Unfortunately, as these owners have found, it's difficult to make a convincing argument after you introduce yourself to the public as "an all-star team of owners," but then you can't stop suing each other.
But there is good news.
Or bad news.
Well, either way, significant news.
If ever an offseason was going to define an ownership group, this is it. Hunker down, Spirit boys, because this is when you either step up and convey some sense of stability within your franchises, or once again pull a Curly and confuse the blast powder with the pancake mix. (Boom.)
The Atlanta Spirit employs two general managers, Billy Knight and Don Waddell, with cracked resumes.
It employs one basketball coach, Mike Woodson, whose regular seasons have been fairly decisive but whose recent postseason has left everybody confused (three huge upsets at home; four revolting losses on the road by 101 points).

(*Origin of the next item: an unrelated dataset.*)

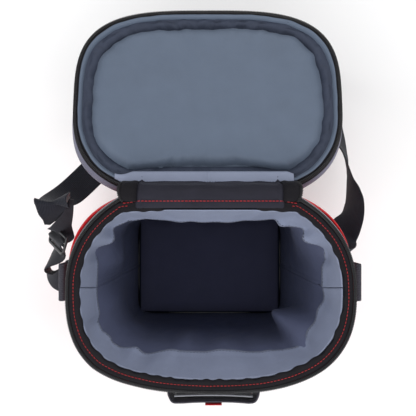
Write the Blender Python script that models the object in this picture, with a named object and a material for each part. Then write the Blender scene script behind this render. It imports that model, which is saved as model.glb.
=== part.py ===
"""Insulated zip-lid carry bag with a shoulder strap, standing open.

Metres, +Z up.  The origin is the centre of the base's underside.  +X is to the
bag's right as one looks into it from the front, +Y is towards the hinge and the
opened lid, so the front handle is on the -Y side.

The body is a stack of nested rings: outer skin, foam, liner and collar.  Every
ring is sampled at the same polar angles and heights, so the layers stay apart by
the difference of their insets.  The lid is modelled closed, in a frame whose
origin is on the hinge line, and the lid's empty then swings it open.
"""
import math

import bmesh
import bpy
from mathutils import Matrix, Vector

# ---------------------------------------------------------------- driving sizes
RIM_Z = 0.280                 # height of the zip plane
GAP = 0.0004                  # clearance between neighbouring layers
STEP_DEG = 5                  # polar step of every ring

BASE_HALF_X = 0.117           # outline at the ground
BASE_HALF_Y = 0.0825
BASE_SQUARENESS = 5.5
RIM_HALF_X = 0.149            # outline at the rim
RIM_FRONT = 0.1045            # rim centre to its front edge
RIM_BACK = 0.111              # back half, before the flat hinge edge cuts it
RIM_FLAT_BACK = 0.092         # rim centre to that flat edge
RIM_CENTRE_Y = 0.006
RIM_SQUARENESS_FRONT = 2.7
RIM_SQUARENESS_BACK = 2.2

SKIN = (0.0, 0.0012)          # inset of each wall layer: outer face, inner face
FOAM = (0.0016, 0.0110)
LINER = (0.0114, 0.0124)
FLOOR_INSET = 0.0130
COLLAR_TOP_INSET = (0.0132, 0.0142)
COLLAR_HEM_INSET = 0.0164
COLLAR_SAG = 0.0065           # how much further the collar hangs in at front and back
COLLAR_THICK = 0.0010
COLLAR_HEM_Z = 0.220

PIPING_Z = (0.2730, 0.2758)
PIPING = (-0.0007, 0.0018)
COLLAR_TOP_Z = 0.2764
TAPE_Z = (0.2768, 0.2784)
TAPE = (0.0043, 0.0142)
COIL_Z = (0.2763, 0.2795)
COIL = (-0.0002, 0.0038)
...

The Spirit fired its hockey coach, Bob Hartley, six games into the NHL season, a swift and decisive, even if short-sighted, move that really accomplished nothing, unless you count forcing Waddell to form lines with his own mistakes.
OK, Spirit boys, are you tired of getting beaten up? What's next?

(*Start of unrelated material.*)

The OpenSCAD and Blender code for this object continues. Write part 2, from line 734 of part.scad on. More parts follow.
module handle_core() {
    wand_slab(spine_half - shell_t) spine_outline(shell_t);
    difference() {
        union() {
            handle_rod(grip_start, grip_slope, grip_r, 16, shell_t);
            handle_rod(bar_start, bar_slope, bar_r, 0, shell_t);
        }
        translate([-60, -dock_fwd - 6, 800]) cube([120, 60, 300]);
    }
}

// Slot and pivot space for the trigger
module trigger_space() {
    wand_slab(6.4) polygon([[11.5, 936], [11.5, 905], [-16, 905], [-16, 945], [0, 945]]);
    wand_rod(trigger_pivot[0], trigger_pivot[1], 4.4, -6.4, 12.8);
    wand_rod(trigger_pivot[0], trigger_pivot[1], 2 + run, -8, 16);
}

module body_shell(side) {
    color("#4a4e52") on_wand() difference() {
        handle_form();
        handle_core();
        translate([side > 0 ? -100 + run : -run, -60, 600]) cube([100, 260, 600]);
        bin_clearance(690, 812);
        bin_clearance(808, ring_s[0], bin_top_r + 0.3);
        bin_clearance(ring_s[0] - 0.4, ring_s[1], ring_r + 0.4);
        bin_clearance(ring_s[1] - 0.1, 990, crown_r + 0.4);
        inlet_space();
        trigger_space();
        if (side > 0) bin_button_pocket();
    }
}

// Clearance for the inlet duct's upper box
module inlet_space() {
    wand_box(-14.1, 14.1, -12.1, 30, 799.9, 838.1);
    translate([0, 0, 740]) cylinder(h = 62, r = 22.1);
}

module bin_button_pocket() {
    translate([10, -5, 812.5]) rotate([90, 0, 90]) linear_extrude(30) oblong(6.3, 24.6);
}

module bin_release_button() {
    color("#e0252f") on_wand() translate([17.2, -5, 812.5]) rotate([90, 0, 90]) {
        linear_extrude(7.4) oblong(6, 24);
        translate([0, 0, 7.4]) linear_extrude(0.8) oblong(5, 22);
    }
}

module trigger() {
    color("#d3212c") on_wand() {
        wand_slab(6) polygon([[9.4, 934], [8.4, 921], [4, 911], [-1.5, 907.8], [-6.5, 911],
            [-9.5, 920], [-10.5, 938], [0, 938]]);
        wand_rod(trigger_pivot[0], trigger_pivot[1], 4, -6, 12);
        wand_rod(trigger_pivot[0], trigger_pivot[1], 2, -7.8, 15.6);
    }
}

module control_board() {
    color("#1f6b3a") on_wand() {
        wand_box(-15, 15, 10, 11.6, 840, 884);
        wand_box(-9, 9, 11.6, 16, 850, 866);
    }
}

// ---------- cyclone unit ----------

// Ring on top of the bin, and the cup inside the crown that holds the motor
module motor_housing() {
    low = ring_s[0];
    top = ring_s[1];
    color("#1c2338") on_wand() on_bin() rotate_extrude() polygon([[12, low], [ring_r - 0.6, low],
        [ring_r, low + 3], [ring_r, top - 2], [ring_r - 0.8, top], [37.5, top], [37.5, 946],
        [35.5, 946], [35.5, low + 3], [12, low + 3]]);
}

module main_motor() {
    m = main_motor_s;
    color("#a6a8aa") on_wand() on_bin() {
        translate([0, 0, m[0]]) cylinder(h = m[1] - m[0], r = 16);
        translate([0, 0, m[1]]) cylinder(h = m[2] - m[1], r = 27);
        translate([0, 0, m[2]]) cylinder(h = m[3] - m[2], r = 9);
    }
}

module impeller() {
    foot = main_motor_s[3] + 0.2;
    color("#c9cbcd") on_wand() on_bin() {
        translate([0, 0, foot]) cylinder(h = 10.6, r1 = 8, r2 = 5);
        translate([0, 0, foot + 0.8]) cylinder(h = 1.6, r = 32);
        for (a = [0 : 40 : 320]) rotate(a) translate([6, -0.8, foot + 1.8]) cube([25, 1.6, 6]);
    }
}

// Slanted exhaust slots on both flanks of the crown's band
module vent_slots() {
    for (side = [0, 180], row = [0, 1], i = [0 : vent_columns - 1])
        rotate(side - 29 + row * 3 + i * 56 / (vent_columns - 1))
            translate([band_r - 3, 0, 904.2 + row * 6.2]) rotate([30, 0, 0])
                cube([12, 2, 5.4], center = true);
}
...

It has been stated before, but it's worth repeating. Sports franchises can be successful in a number of ways. Great players can overcome average coaching. Great coaches can succeed with average players. General managers can build winners by accruing solid, even if unspectacular, players. Or they can pick up just enough All-Stars to compensate for the duds.

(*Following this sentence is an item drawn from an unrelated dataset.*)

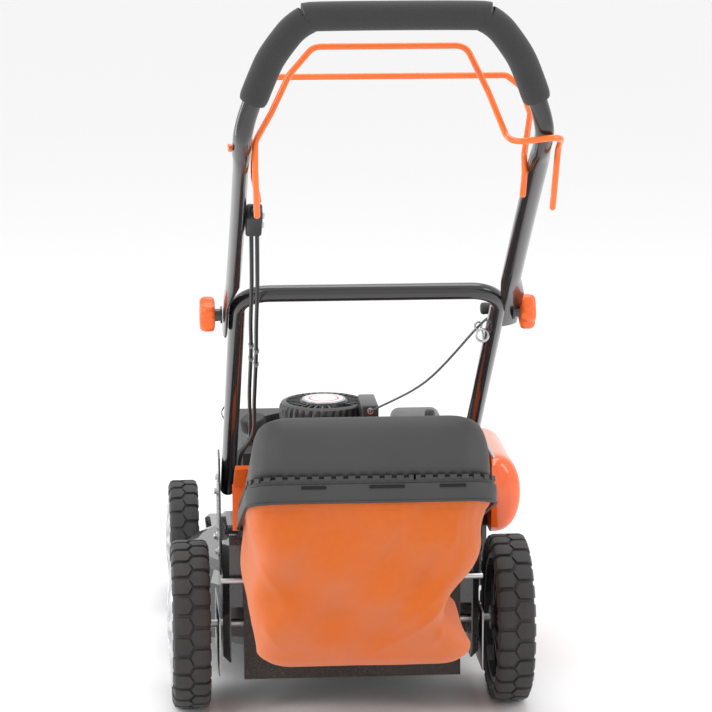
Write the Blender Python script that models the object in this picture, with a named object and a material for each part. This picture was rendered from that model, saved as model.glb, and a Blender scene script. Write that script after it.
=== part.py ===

Trades can make up for bad drafts, and vice versa.
But there is one thing a sports franchise can't overcome: bad ownership.
Fans don't need their team to win every season. They just need to know that owners are trying to do things correctly, smartly. They need to know that they care. They don't want to hear excuses. They don't want to sense arrogance from the basketball GM or witness infantile outbursts by the hockey owner.
Fans want accountability.
You want to fix things, guys? Fix it now.
Waddell presumably has convinced owners he has things under control and that this season was an aberration (not to be confused with the other years of aberrations). I say "presumably" because only Bruce Levenson has publicly expressed confidence in Waddell. Michael Gearon, the other most active, non-ex-communicated owner in the group, has stayed in the background on hockey matters.
Waddell's latest bit of amusing scrambling came in Craig Custance's examination of the dysfunctional relationship between the Thrashers and their affiliate, the AHL's Chicago Wolves. At one point, Waddell suggested the Thrashers were in an advantageous position over the Detroit Red Wings because Atlanta's prospects were in the AHL playoffs and the Wings' prospects weren't. The problem: The Thrashers' prospects are in the playoffs every year and it doesn't seem to make a difference in the Thrashers' season. The Red Wings? They win Stanley Cups.
Waddell has yet to hire a coach. The bigger concern is that owners have yet to state their plan for the franchise. They have yet to hire an outside hockey adviser, as had been suggested. The Thrashers played their last game a month ago. If owners were waiting for the basketball season to end before deliberating on hockey matters, doesn't that make you feel a little uncomfortable?
The Hawks also have significant issues. They actually have time on the player decisions. But Gearon's comments Monday about wanting to "take a step back for several days" are unsettling. The Knight and Woodson issues have been on the table all season. Good owners always have a Plan B. If there were thoughts of firing Knight, there must have been thoughts about qualified replacements.
If the owners decide to fire Knight but keep Woodson, what would that say about Knight's replacement, who wouldn't be allowed to hire his own coach? What GM would take this job under those circumstances, and would you trust his ability to grab what the Hawks accomplished in the last playoffs and take it the next level? The easy answer is to fire everybody. But the bigger issue is whether these owners can reach clear and logical decisions that put two franchises on solid ground. We're still waiting.